▸ **WHAT YOU SHOULD DO**: Please output exactly the lines of the material from the first through the line containing "return round((low[0] +", and nothing more.
BEGIN RECORDS TO PROCESS
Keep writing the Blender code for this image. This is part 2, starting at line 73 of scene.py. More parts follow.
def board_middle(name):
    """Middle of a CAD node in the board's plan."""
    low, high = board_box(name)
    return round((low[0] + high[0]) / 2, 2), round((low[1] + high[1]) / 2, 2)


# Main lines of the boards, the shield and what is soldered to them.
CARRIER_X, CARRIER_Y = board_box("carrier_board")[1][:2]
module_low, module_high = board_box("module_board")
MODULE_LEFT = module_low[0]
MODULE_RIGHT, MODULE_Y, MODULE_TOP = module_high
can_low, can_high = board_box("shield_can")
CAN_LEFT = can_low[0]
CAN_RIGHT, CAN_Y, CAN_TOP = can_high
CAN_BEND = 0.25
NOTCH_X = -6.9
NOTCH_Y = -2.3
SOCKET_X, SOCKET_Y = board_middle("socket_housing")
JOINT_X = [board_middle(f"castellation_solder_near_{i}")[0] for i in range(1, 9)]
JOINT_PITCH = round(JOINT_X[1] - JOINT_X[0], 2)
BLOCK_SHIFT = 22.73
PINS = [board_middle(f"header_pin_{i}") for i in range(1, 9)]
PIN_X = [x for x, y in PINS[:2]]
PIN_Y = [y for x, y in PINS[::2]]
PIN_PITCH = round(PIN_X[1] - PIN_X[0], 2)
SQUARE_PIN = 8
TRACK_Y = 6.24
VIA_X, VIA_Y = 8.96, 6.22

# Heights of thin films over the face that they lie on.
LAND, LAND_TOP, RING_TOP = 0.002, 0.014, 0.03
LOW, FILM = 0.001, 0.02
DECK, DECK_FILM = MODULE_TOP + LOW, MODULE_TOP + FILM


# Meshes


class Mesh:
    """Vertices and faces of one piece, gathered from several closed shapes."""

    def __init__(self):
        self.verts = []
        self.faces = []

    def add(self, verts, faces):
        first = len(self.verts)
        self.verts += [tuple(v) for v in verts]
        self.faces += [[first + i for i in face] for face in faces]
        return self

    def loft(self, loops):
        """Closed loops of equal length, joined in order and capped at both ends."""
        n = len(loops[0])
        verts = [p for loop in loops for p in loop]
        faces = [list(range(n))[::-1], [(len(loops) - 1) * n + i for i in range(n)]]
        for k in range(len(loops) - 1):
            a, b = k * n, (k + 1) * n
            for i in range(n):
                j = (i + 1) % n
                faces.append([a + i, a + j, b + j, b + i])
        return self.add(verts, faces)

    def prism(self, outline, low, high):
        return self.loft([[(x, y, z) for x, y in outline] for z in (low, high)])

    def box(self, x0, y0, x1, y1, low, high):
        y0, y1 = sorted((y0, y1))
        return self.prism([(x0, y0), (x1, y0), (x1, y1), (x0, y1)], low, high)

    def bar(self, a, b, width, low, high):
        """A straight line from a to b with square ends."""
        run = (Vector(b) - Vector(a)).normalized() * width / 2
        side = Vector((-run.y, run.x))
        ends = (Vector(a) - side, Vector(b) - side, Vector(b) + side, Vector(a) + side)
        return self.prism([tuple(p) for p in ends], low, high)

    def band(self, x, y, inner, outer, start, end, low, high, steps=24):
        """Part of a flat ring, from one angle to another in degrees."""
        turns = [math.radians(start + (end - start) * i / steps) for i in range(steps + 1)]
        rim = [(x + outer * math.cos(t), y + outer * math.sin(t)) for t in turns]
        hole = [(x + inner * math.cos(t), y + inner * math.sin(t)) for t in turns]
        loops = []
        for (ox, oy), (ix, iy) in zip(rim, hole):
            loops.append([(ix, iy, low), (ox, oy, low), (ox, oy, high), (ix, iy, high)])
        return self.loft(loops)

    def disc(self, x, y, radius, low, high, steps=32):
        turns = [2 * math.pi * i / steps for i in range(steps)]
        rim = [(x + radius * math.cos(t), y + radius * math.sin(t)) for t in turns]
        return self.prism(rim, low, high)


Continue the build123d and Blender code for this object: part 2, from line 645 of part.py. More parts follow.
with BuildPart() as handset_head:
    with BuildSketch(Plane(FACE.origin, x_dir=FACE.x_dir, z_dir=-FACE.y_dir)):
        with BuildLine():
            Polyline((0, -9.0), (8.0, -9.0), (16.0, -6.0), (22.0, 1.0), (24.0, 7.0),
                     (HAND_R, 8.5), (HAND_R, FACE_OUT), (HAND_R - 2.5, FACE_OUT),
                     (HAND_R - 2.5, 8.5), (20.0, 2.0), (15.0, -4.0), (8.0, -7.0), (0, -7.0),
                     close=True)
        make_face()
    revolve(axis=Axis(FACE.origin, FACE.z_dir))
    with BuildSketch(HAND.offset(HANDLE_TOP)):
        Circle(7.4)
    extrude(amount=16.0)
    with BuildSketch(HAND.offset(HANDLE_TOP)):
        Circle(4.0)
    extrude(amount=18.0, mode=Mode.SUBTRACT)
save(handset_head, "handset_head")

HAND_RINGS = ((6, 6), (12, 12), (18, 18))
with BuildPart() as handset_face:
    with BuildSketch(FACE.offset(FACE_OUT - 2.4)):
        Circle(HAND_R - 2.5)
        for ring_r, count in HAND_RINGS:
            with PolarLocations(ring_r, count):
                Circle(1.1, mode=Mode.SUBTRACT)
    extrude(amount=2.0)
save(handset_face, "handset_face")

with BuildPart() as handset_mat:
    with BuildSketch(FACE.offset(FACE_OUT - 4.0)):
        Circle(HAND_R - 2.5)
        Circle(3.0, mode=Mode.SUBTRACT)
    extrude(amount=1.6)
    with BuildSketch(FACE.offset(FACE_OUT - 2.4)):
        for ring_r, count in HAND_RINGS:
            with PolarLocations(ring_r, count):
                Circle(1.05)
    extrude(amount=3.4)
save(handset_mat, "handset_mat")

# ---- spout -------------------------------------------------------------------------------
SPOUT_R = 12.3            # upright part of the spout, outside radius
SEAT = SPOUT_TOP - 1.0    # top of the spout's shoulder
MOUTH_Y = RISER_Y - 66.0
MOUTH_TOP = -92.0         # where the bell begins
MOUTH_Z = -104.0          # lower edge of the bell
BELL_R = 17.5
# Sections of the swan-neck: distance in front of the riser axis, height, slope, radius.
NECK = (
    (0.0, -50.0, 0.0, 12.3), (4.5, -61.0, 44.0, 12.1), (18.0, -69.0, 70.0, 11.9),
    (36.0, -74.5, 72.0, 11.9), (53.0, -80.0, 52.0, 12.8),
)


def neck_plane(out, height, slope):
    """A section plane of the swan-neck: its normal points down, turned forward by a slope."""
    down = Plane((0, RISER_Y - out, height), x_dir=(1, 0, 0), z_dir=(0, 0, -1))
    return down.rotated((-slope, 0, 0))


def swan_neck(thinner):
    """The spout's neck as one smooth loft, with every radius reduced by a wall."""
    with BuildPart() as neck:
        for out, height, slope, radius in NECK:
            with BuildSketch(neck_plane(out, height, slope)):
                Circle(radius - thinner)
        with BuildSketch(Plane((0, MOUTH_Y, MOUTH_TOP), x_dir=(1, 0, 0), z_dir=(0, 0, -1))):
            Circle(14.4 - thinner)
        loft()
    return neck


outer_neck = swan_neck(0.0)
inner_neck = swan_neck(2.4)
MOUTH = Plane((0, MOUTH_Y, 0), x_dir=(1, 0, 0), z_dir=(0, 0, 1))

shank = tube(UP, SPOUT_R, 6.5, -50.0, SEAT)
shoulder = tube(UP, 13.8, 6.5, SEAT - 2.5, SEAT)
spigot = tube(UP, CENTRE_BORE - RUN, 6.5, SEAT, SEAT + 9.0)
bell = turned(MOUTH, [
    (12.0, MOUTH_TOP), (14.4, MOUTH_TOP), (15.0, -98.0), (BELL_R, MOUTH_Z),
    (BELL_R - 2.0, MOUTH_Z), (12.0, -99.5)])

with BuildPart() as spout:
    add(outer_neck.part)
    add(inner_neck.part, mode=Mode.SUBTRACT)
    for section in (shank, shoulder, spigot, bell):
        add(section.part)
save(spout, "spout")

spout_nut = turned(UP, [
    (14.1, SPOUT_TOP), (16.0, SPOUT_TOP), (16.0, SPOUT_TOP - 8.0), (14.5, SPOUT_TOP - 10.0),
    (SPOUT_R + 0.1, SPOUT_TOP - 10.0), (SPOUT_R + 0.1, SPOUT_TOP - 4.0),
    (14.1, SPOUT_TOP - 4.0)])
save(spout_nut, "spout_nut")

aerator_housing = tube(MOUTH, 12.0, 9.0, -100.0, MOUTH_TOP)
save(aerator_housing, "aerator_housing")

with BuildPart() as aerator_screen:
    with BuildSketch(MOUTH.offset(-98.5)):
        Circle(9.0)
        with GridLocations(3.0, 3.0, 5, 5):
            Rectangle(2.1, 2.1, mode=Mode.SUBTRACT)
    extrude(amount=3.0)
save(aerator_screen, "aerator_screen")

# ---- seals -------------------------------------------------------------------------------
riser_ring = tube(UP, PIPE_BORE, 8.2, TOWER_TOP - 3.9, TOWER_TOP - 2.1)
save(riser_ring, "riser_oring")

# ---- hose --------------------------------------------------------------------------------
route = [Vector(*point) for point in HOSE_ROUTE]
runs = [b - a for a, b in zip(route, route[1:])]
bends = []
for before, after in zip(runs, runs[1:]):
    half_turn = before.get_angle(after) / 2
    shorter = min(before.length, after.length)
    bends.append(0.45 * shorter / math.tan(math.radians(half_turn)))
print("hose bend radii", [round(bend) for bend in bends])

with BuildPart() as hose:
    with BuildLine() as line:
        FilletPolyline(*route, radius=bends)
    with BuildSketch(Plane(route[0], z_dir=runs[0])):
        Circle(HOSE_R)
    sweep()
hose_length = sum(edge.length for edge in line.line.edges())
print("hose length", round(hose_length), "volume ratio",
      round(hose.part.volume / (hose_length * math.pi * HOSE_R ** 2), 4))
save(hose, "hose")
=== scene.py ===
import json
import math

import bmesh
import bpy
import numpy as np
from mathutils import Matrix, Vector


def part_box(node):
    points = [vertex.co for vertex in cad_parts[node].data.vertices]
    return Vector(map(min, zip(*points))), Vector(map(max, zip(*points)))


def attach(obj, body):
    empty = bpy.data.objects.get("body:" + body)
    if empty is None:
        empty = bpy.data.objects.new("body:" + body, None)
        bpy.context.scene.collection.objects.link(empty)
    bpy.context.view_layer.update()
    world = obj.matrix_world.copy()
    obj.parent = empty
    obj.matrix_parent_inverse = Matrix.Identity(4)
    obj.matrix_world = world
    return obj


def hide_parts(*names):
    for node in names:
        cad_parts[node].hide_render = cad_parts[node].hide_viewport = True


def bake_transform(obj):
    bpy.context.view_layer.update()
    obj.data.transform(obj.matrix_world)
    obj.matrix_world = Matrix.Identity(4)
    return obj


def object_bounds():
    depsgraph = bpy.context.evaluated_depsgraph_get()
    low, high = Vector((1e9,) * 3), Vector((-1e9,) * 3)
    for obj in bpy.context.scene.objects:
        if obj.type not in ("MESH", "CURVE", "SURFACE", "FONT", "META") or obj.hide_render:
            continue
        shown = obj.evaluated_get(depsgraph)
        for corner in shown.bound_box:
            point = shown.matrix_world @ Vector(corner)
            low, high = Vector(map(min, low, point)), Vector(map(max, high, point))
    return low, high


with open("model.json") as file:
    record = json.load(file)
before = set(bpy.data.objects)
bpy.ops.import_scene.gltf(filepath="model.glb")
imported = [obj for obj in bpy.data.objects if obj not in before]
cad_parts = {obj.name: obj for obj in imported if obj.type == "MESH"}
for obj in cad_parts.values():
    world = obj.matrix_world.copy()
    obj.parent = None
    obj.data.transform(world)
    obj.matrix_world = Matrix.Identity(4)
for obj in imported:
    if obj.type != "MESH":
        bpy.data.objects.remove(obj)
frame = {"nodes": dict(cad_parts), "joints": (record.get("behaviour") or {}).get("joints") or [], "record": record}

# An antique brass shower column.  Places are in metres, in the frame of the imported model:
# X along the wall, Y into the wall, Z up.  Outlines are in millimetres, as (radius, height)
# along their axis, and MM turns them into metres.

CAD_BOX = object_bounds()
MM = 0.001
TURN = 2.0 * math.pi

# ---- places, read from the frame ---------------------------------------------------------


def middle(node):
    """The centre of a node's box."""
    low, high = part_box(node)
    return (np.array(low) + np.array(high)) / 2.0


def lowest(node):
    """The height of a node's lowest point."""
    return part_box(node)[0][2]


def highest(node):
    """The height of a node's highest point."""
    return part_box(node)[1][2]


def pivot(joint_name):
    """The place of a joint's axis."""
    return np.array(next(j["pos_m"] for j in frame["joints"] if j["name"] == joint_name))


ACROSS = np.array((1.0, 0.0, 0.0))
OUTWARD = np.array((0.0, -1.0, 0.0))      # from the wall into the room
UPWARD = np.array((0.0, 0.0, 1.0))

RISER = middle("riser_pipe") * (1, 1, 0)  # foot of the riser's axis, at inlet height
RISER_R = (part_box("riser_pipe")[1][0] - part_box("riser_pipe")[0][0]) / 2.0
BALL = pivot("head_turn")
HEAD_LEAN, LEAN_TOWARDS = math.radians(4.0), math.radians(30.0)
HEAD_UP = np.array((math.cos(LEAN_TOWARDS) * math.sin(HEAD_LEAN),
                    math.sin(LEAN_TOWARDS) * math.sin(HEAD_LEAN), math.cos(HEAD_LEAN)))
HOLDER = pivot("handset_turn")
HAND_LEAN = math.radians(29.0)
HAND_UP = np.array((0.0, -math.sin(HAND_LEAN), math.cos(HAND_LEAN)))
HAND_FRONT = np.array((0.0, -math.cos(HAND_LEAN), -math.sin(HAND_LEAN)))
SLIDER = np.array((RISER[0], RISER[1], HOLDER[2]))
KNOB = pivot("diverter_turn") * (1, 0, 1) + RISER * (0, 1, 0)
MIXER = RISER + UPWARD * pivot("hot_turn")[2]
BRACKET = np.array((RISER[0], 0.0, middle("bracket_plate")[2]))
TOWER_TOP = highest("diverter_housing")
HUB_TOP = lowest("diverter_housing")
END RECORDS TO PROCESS
▸ **SOLUTION FOR THIS TASK**:
Keep writing the Blender code for this image. This is part 2, starting at line 73 of scene.py. More parts follow.
def board_middle(name):
    """Middle of a CAD node in the board's plan."""
    low, high = board_box(name)
    return round((low[0] + high[0]) / 2, 2), round((low[1] + high[1]) / 2, 2)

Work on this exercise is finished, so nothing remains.